Personifying the Universe. Unamuno, Life 7.21

Unamuno finishes presenting his initial portrait of God as the personification of the universe, which latter believers like him regard as an external, material expression of interior consciousness or awareness (cf. mind as imagined by Anaxagoras) that cannot be portrayed or conceived in purely, merely, or simply rational terms.


Cuando la compasión, el amor nos revela al universo todo luchando por cobrar, conservar y acrecentar su conciencia, por concientizarse más y más cada vez, sintiendo el dolor de las discordancias que dentro de él se producen, la compasión nos revela la semejanza del universo todo con nosotros, que es humano, y nos hace descubrir en él a nuestro Padre, de cuya carne somos carne; el amor nos hace personalizar al todo de que formamos parte.

En el fondo, lo mismo da decir que Dios está produciendo eternamente las cosas, como que las cosas están produciendo eternamente a Dios. Y la creencia en un Dios personal y espiritual se basa en la creencia en nuestra propia personalidad y espiritualidad. Porque nos sentimos conciencia, sentimos a Dios conciencia, es decir, persona, y porque anhelamos que nuestra conciencia pueda vivir y ser independientemente del cuerpo, creemos que la persona divina vive y es independientemente del universo, que es su estado de conciencia ad extra.

Claro es que vendrán los lógicos, y nos pondrán todas las evidentes dificultades racionales que de esto nacen; pero ya dijimos que, aunque bajo formas racionales, el contenido de todo esto no es, en rigor, racional. Toda concepción racional de Dios es en sí misma contradictoria. La fe en Dios nace del amor a Dios, creemos que existe por querer que exista, y nace acaso también del amor de Dios a nosotros. La razón no nos prueba que Dios exista, pero tampoco que no pueda existir.

Pero más adelante, más sobre esto de que la fe en Dios sea la personalización del universo.


When the compassion that is love shows us the entire universe struggling to achieve, keep, and cultivate its awareness—seeking ever to become more conscious, feeling the pain of the inner discord that this quest produces—it reveals to us an image of the universe in our own likeness, a human likeness in which we are primed to discover our Father, whose flesh has made our own. Love causes us thus to personify the All of which we form a part.
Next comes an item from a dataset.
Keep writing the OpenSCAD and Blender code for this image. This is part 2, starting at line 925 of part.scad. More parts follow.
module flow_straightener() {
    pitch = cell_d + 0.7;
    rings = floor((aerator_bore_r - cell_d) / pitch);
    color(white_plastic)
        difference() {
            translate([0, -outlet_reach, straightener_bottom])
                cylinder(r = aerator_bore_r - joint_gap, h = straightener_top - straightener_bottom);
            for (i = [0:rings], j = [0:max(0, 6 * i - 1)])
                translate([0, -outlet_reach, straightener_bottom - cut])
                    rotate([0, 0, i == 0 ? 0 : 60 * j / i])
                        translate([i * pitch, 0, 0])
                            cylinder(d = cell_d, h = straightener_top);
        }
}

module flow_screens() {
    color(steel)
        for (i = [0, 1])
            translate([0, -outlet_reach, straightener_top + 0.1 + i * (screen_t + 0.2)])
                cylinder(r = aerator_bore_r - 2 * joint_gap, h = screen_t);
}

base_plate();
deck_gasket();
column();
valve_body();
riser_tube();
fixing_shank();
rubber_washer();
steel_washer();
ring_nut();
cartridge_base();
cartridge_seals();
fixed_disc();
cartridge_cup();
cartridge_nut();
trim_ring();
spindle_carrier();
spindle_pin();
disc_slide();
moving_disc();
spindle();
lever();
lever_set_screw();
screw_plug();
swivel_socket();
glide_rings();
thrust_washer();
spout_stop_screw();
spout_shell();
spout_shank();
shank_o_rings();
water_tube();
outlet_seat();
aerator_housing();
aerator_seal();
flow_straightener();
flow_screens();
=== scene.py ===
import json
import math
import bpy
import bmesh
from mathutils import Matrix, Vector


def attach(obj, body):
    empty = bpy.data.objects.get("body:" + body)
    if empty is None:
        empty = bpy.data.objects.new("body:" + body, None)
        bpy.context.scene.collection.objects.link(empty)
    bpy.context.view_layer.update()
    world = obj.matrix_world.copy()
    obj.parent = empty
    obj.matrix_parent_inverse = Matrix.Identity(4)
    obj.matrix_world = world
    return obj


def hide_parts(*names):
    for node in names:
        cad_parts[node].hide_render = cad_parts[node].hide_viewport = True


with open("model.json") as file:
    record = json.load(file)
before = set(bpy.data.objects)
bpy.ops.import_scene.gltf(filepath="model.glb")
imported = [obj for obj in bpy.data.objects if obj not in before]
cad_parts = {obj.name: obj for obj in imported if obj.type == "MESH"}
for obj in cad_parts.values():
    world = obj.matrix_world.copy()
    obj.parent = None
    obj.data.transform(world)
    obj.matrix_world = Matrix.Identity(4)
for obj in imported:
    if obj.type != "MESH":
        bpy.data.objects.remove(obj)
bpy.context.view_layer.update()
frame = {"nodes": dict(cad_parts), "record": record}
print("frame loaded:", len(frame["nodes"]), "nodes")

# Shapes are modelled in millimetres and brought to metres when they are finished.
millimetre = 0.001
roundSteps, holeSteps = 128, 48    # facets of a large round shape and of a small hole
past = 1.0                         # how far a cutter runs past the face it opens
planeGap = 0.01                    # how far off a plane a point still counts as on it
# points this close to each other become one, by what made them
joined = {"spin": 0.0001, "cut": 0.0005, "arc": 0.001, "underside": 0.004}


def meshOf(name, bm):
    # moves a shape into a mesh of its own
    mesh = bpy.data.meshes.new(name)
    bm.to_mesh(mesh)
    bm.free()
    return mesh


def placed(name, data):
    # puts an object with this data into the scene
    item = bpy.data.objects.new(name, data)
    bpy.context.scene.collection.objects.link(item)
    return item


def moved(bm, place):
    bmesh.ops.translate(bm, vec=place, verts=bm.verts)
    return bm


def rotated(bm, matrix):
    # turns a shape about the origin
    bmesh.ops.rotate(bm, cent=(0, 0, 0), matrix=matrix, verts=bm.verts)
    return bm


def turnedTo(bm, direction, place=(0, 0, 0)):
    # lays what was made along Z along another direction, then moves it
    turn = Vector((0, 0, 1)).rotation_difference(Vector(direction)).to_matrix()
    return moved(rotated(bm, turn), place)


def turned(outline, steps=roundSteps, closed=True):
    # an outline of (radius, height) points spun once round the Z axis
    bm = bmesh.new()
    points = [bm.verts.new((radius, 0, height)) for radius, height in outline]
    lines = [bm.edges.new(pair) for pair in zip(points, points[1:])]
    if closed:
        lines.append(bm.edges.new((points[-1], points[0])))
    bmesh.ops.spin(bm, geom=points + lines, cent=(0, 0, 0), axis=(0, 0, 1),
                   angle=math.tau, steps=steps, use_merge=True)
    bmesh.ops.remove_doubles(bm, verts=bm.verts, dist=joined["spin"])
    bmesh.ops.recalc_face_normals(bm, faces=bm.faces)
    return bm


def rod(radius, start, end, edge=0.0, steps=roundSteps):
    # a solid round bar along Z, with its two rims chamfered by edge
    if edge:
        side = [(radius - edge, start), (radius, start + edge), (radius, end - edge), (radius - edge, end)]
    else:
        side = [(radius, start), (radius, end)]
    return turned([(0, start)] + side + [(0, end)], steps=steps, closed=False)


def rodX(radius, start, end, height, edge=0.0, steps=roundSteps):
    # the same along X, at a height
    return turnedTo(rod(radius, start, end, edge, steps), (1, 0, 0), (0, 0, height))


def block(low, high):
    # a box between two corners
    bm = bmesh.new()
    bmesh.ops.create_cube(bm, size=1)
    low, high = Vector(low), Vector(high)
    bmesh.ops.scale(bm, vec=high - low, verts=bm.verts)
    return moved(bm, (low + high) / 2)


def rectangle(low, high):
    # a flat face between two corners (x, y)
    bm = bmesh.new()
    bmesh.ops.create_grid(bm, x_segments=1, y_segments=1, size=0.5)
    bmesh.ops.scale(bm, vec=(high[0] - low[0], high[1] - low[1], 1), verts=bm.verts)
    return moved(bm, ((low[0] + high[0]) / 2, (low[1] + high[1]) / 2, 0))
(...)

In the end, saying that God is forever making the world is the same as saying that the world is always creating God. Belief in a personal and spiritual God is founded in our belief that we ourselves have personality and spirituality. As we feel ourselves to be aware, we feel that God must be: in other words, we feel him to be a person. And as we long for our own awareness to be able to live and exist independent of its material body, so we believe that the divine Person lives and exists independent of the universe, which manifests as the state of his awareness aimed outwards, toward what lies beyond.
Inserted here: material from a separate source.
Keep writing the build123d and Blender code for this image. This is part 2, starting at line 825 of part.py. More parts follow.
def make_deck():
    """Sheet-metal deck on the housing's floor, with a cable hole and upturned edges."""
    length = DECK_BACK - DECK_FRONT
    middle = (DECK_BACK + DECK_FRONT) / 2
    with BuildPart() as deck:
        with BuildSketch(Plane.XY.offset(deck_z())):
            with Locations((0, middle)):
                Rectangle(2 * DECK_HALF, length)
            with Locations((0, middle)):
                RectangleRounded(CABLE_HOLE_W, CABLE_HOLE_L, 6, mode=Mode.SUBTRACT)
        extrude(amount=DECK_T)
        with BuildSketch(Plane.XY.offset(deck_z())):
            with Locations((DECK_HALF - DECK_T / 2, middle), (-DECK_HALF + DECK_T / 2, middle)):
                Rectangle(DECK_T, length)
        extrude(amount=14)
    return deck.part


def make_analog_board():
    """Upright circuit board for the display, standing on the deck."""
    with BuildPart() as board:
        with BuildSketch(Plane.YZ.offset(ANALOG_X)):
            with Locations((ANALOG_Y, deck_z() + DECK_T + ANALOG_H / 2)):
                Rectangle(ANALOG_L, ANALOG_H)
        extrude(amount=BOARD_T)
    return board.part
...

Of course the logicians will come in here to set forth the clear, rational difficulties that arise from this position, but we have already said that the content of these observations, for all that it be presented in rational forms, is not rigorously or strictly rational. Every rational conception of God contradicts itself. Faith in God is born from our love of God—we believe that he exists because we want him to exist—and perhaps reciprocally, from his love for us. Reason does not prove his existence to us, but it also does not refute the possibility that he might exist.

Later there will be more to say about the idea that having faith in God amounts to personifying the universe.